▶ _Data lines_

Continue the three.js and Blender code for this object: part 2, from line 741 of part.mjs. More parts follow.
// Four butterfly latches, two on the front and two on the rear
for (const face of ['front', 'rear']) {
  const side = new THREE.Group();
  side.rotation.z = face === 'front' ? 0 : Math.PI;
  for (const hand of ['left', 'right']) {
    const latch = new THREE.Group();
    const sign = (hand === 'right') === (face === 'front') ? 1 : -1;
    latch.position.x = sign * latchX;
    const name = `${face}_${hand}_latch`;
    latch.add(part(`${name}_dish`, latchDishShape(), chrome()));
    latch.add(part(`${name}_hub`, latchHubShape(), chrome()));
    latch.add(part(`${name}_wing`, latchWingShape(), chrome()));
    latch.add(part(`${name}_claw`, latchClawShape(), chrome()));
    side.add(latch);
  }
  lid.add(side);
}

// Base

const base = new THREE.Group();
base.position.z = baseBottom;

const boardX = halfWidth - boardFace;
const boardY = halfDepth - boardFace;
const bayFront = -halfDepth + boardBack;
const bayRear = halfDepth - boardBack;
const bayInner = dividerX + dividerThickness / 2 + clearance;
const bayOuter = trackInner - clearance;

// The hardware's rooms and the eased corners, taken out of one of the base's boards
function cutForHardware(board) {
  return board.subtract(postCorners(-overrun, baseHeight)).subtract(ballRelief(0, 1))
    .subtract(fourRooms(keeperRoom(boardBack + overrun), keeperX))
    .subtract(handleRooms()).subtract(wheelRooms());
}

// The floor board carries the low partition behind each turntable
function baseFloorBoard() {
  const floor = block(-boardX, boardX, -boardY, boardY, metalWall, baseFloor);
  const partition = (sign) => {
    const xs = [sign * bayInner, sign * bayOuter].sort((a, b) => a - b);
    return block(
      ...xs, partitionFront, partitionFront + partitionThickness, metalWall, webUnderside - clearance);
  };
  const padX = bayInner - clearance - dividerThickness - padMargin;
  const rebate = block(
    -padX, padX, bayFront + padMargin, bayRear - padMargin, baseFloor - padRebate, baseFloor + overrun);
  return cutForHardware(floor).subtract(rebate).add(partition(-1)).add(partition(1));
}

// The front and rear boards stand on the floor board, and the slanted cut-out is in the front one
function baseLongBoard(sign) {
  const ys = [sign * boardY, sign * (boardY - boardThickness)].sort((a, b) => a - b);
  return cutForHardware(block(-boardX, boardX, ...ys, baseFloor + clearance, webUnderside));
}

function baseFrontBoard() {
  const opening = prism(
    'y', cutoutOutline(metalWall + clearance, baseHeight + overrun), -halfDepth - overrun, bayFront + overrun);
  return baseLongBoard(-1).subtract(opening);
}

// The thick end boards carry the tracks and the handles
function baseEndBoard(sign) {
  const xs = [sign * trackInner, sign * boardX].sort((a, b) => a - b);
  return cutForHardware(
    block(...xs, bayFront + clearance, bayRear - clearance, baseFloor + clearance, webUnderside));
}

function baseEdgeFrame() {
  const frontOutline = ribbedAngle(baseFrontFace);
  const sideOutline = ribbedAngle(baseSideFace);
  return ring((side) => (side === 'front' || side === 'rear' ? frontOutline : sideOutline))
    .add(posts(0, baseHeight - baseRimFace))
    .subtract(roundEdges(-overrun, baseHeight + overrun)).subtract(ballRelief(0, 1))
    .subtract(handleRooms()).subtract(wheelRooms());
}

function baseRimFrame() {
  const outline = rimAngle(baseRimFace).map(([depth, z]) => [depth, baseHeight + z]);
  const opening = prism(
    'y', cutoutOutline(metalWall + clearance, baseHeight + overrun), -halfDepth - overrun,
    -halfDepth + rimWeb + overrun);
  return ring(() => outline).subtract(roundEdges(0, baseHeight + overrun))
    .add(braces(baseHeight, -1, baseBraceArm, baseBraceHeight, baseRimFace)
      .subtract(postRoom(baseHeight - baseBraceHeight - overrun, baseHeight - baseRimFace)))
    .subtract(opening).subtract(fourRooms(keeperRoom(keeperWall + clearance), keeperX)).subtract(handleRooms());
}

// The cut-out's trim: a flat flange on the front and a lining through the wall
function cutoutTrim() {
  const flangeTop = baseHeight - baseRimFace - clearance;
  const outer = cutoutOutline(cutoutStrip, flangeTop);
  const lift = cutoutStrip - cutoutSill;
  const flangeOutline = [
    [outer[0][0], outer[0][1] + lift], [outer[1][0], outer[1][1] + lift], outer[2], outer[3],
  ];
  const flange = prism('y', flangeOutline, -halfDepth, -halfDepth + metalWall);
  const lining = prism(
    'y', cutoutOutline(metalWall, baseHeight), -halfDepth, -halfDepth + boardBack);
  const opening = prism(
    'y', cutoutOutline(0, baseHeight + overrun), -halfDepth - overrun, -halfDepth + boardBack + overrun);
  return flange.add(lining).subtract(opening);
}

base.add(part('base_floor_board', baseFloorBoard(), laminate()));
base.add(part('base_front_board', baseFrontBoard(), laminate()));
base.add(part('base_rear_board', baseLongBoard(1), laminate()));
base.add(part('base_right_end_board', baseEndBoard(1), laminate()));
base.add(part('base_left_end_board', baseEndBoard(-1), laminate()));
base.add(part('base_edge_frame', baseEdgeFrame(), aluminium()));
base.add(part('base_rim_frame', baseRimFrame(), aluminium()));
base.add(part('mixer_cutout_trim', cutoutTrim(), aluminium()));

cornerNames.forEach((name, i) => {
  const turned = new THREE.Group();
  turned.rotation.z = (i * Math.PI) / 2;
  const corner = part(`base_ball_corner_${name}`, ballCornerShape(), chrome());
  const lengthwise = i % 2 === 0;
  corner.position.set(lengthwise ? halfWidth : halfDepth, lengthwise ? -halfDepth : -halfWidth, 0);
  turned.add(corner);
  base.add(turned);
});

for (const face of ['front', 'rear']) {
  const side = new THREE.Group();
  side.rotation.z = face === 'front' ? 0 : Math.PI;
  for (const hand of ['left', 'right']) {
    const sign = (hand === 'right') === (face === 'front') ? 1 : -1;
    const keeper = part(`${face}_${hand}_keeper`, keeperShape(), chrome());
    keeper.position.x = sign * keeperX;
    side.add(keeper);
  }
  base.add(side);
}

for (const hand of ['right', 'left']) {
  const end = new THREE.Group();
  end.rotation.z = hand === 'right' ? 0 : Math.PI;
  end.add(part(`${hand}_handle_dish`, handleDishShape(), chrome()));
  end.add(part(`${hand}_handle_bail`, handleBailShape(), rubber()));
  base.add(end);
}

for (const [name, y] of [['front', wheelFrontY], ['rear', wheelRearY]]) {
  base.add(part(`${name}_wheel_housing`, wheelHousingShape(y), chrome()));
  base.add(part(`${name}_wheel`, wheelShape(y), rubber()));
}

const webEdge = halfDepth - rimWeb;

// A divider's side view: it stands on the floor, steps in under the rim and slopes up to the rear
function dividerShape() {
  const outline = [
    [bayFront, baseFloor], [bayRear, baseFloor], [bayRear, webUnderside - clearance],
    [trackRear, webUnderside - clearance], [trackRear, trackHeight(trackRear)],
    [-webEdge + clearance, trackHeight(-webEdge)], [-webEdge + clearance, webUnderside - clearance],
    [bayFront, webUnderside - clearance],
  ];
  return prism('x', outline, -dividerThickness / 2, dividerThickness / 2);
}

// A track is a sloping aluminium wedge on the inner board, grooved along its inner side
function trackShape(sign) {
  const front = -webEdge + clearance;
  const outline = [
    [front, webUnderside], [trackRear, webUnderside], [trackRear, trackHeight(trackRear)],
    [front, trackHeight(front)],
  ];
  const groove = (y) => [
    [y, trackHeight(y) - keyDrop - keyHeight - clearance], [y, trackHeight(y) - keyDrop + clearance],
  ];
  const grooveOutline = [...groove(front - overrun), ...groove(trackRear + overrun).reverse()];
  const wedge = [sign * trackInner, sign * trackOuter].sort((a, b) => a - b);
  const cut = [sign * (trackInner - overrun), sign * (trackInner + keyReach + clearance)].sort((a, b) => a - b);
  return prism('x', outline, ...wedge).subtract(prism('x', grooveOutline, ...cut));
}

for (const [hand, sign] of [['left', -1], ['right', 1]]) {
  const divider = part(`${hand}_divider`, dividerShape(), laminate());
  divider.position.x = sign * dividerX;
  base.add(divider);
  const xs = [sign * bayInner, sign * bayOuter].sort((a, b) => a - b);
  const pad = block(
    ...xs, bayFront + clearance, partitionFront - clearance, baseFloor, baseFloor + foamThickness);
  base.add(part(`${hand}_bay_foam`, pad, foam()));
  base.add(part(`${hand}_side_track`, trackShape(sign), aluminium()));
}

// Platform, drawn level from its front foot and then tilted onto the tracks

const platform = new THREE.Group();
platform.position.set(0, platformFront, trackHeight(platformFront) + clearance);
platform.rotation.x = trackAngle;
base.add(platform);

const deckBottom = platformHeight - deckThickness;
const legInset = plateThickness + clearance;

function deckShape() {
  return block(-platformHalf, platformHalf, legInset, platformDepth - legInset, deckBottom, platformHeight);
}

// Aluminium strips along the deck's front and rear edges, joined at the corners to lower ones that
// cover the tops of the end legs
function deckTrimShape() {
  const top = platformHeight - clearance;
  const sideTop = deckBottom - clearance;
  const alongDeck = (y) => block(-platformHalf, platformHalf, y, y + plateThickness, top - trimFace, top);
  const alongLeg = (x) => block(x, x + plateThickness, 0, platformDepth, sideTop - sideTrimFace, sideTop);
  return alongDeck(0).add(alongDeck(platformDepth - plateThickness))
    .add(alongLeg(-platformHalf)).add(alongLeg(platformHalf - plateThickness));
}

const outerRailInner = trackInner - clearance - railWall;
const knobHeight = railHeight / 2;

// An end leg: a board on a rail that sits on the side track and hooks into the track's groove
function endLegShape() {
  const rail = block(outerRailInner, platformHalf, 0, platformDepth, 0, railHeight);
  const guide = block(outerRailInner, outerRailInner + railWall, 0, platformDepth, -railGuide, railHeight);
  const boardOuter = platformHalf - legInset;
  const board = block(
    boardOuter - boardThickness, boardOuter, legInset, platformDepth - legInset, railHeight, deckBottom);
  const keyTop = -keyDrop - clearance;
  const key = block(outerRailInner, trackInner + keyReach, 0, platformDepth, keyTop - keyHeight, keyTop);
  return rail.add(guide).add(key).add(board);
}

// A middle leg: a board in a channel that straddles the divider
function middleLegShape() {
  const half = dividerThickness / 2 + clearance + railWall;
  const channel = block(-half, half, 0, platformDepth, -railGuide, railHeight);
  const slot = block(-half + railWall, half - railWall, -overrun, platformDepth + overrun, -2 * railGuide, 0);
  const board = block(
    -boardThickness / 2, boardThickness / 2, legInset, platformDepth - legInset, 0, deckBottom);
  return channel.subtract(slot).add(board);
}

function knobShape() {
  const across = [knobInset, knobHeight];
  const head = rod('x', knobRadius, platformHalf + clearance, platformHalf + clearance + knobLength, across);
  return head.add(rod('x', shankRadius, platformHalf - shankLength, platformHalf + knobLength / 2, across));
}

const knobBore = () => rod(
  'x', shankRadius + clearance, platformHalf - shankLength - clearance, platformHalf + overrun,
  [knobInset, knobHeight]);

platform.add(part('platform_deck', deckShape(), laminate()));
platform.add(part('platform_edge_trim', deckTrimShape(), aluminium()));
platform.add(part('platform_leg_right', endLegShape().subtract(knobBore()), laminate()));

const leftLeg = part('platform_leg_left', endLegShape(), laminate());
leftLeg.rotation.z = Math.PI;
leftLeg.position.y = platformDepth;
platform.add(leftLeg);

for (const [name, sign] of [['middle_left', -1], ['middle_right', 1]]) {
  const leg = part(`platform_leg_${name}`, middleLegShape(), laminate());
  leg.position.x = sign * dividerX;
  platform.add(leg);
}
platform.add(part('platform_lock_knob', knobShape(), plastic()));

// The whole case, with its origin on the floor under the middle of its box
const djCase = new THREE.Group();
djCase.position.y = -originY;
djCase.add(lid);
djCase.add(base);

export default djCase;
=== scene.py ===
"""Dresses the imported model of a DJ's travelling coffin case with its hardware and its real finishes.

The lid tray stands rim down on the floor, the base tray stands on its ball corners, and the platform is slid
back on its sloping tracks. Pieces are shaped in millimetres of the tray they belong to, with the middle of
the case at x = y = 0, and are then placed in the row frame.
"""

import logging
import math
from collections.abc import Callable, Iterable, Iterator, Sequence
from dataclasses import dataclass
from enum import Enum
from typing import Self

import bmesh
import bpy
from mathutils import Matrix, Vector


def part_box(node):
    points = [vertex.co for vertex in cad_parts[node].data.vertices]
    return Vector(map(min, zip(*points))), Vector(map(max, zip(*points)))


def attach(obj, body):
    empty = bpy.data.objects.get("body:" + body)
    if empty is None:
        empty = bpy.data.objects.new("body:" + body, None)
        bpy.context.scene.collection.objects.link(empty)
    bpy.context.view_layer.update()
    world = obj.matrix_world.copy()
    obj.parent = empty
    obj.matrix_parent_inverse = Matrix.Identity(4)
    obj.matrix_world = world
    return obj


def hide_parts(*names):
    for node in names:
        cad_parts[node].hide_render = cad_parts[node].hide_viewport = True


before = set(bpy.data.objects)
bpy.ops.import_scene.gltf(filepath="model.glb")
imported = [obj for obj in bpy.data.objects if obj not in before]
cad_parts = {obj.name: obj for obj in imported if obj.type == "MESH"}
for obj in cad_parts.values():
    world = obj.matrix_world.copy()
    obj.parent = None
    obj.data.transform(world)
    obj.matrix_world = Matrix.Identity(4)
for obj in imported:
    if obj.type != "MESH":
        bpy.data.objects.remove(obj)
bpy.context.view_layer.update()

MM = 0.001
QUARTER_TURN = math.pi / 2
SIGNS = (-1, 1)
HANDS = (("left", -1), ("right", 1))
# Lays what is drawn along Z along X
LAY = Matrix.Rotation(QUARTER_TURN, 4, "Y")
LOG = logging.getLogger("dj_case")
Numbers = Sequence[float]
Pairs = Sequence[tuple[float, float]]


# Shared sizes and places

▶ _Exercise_
Repeat exactly the lines running from the one with "for (const [name, sign]" through the one with "its real finishes.", both included.

▶ _Problem solution_
for (const [name, sign] of [['middle_left', -1], ['middle_right', 1]]) {
  const leg = part(`platform_leg_${name}`, middleLegShape(), laminate());
  leg.position.x = sign * dividerX;
  platform.add(leg);
}
platform.add(part('platform_lock_knob', knobShape(), plastic()));

// The whole case, with its origin on the floor under the middle of its box
const djCase = new THREE.Group();
djCase.position.y = -originY;
djCase.add(lid);
djCase.add(base);

export default djCase;
=== scene.py ===
"""Dresses the imported model of a DJ's travelling coffin case with its hardware and its real finishes.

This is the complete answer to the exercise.